The two of us are part of that generation that learnt humanism from society. What we know about our culture was acquired from the villages, the townships, and the schools we attended. The current history that our children learn in their schools is no repository of our culture. The teachers who impart knowledge to them are foreign to our culture. How can these children in turn be custodians of our culture for the benefit of posterity?

Social anthropologists and sociologists have chronicled the experiences of children born in the diaspora, focusing on their encounters with citizens of the host country. Homi Bhabha, for example, speaks of the "Gathering of exiles and émigrés and refugees; gathering on the edge of ‘foreign' cultures; gathering at the frontiers; gathering in the ghettoes or cafes of city centres". What Bhabha articulates in these words speaks of the lived experiences of many children born on the margins of different cultures. Our children are now mired in an identity confusion of immense proportions. They do not belong where they were born.
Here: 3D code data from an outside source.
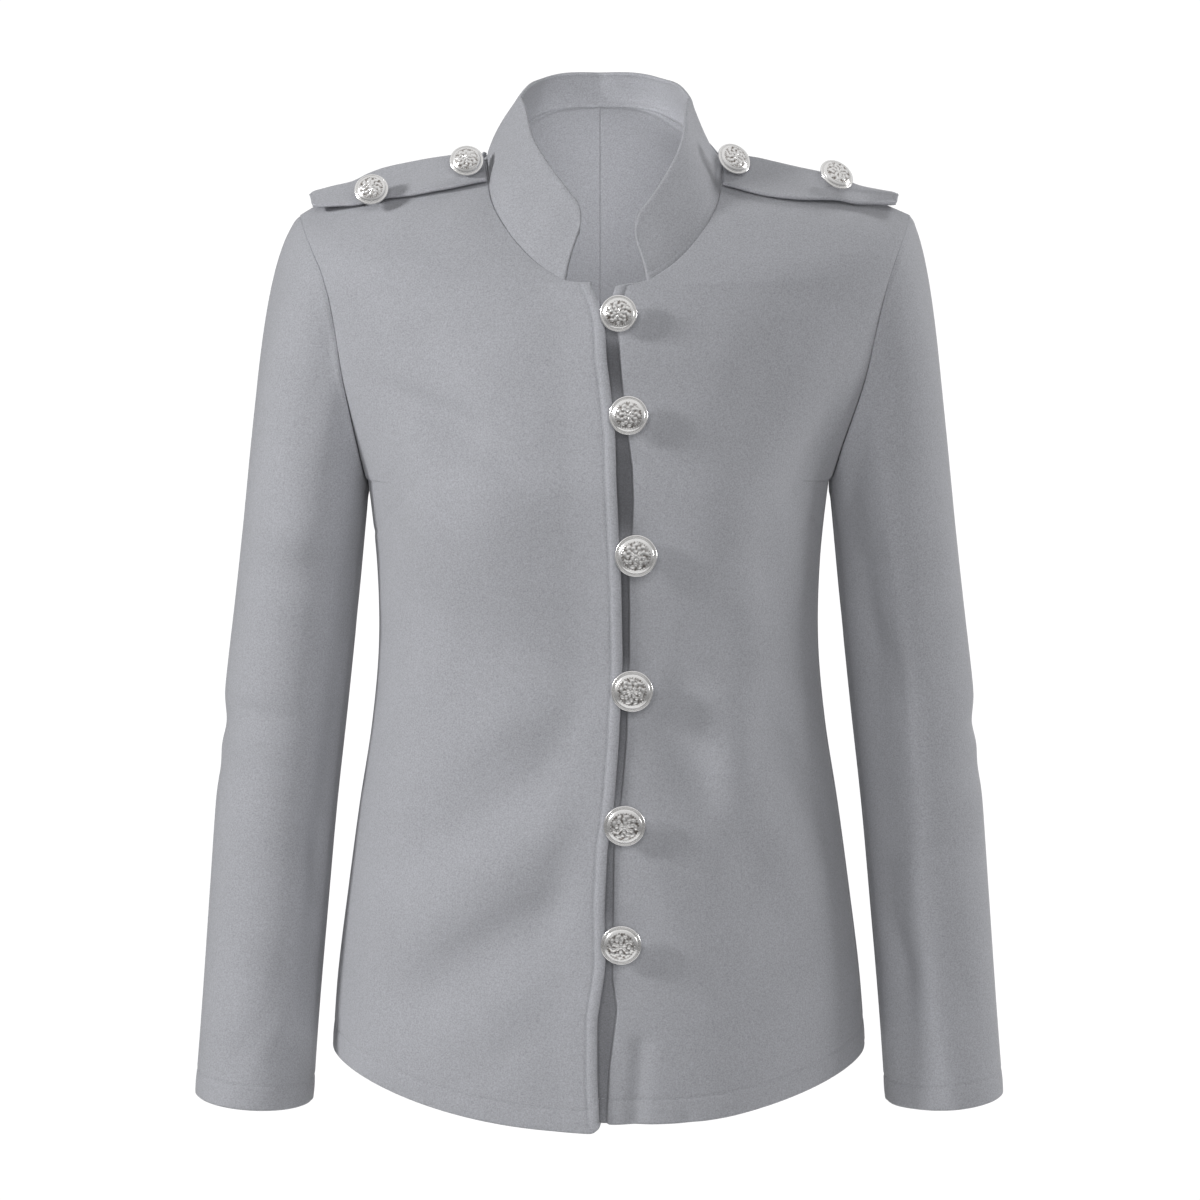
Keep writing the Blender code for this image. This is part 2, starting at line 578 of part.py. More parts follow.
# From each front end over the shoulder to the middle back.
COLLAR_ROWS = {
    RIGHT: (
        CollarRow(to_middle=13.5, backwards=14, rise=42.5, power=1.3),
        CollarRow(to_middle=21.5, backwards=13, rise=44, power=1.3),
        CollarRow(to_middle=24.5, backwards=11, rise=42, power=1.4),
        CollarRow(to_middle=22.0, backwards=-3, rise=41, power=1.6),
        CollarRow(to_middle=9.0, backwards=-14, rise=25, power=1.4),
        CollarRow(to_middle=0.0, backwards=-12, rise=21, power=1.2),
    ),
    LEFT: (
        CollarRow(to_middle=11.5, backwards=13, rise=36, power=1.2),
        CollarRow(to_middle=17.0, backwards=13, rise=39.5, power=1.2),
        CollarRow(to_middle=21.0, backwards=11, rise=41, power=1.0),
        CollarRow(to_middle=22.0, backwards=-3, rise=41, power=0.7),
        CollarRow(to_middle=10.0, backwards=-14, rise=25, power=1.3),
        CollarRow(to_middle=0.0, backwards=-12, rise=21, power=1.2),
    ),
}
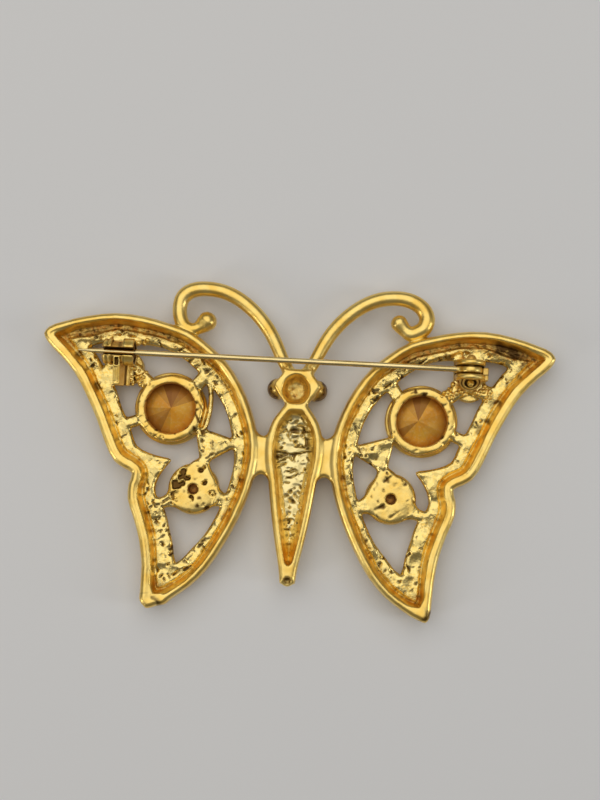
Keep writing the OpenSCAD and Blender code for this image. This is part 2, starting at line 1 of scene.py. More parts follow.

They also have no connection with the land of their forebears. How can they be at peace if they cannot tell who they are?

Most of them have lost all trace of their mother language. And we all know that language is what defines our culture.

Dr Zenzo Moyo is a Zimbabwean, who is a researcher at Mapungubwe Institute for Strategic Reflection, a research institute based in Johannesburg. Dr Moyo writes here in his personal capacity.

Dr Mbuso Moyo is a Zimbabwean, who is a Programme Manager at the Fredrich Ebert Foundation in Johannesburg. Dr Moyo writes here in his personal capacity.